Zainteresowanie znaczkami wynika z tego, że planuję "skompletować" szczyty Korony Polski i jako, że z pozostałych mam pamiątkę, a podczas ostatniego wyjazdu właśnie w Góry Świętokrzyskie w celu wejścia na Łysicę, nie miałam okazji zakupu, ponieważ o punkcie sprzedaży w pobliskiej miejscowości dowiedziałam się już po fakcie, tak też weszłam do Państwa na stronę i znalazłam informację o możliwości zakupu przez internet :)



4.01.2017 - Aneta, Sławek i Kacper z Barłóg

Pierwszy ZT kupiliśmy przez przypadek w Czechach nie wiedząc z czym on jest związany. Po prostu spodobał się i długi czas służył jako podstawka pod pewną szklaną kulkę, ale to inny temat. Dopiero na urlopie w 2014 roku żona przez przypadek odkryła ZT i zaczęło się. Teraz wszystkie wyjazdy na urlopy i wycieczki są związane tylko z miejscami oznaczonymi ZT. Na stronie ZT korzystamy obecnie z konta synka, Kacpra który można rzec, zakochał się w idei ZT, a ma dopiero 12 lat.

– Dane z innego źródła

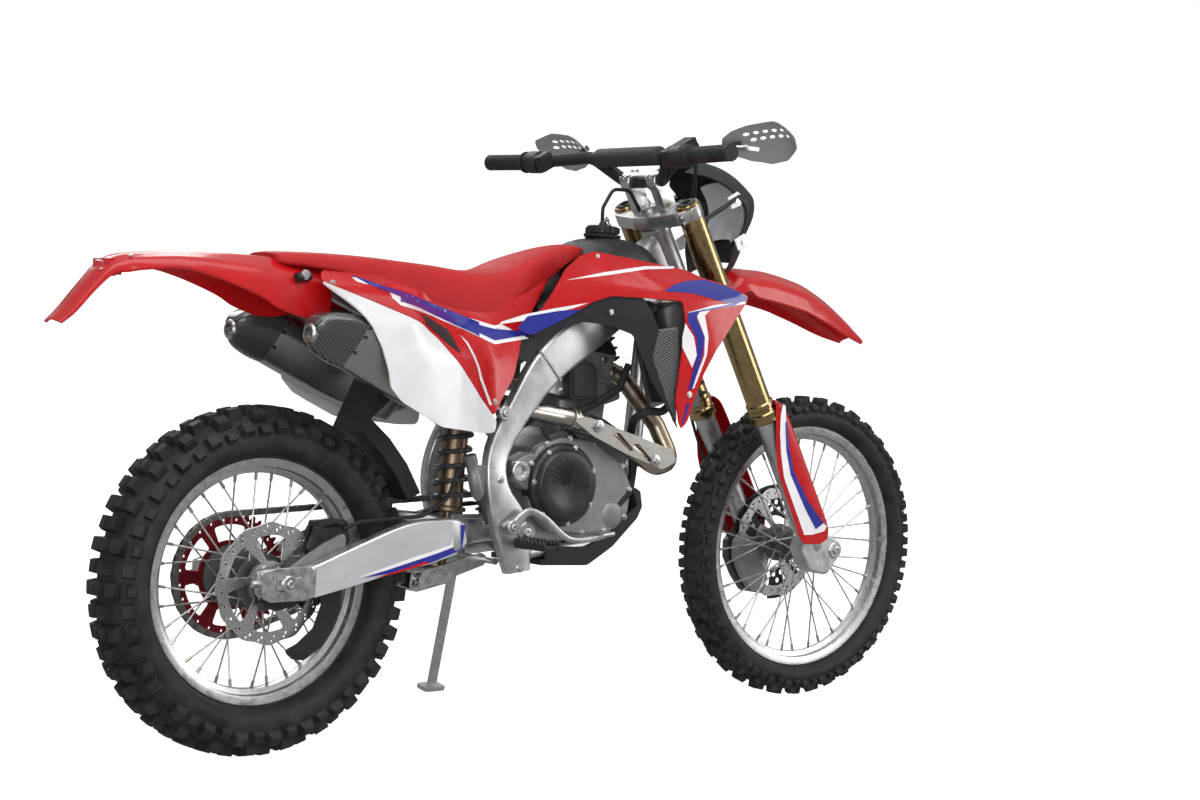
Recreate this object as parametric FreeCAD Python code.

28.12.2016 - Ryszard z Szarowa

Zaczęło się wszystko od kolegi, który wybrał się z rodziną w Beskid Wyspowy albo Gorce, przy okazji w schronisku kupił pamiątkę dla swojej córki (to był właśnie Znaczek Turystyczny). Na kolejnej wycieczce kupił drugi...


Więcej informacji

19.12.2016 - Adam z Kalisza

Ze znaczkami turystycznymi zetknąłem się pierwszy raz, jako że jestem z Kalisza u kolegi Bogusia. Słyszałem od niego że ma pokaźną kolekcję znaczków turystycznych, co później udowodnił swoimi „wernisażami”. I tak generalnie się zaczęło, należąc do klubu KTK Cyklista Kalisz przemierzam różne rejony Polski i nie tylko. Staram się pozyskiwać znaczki tylko z tych miejsc, które odwiedziłem.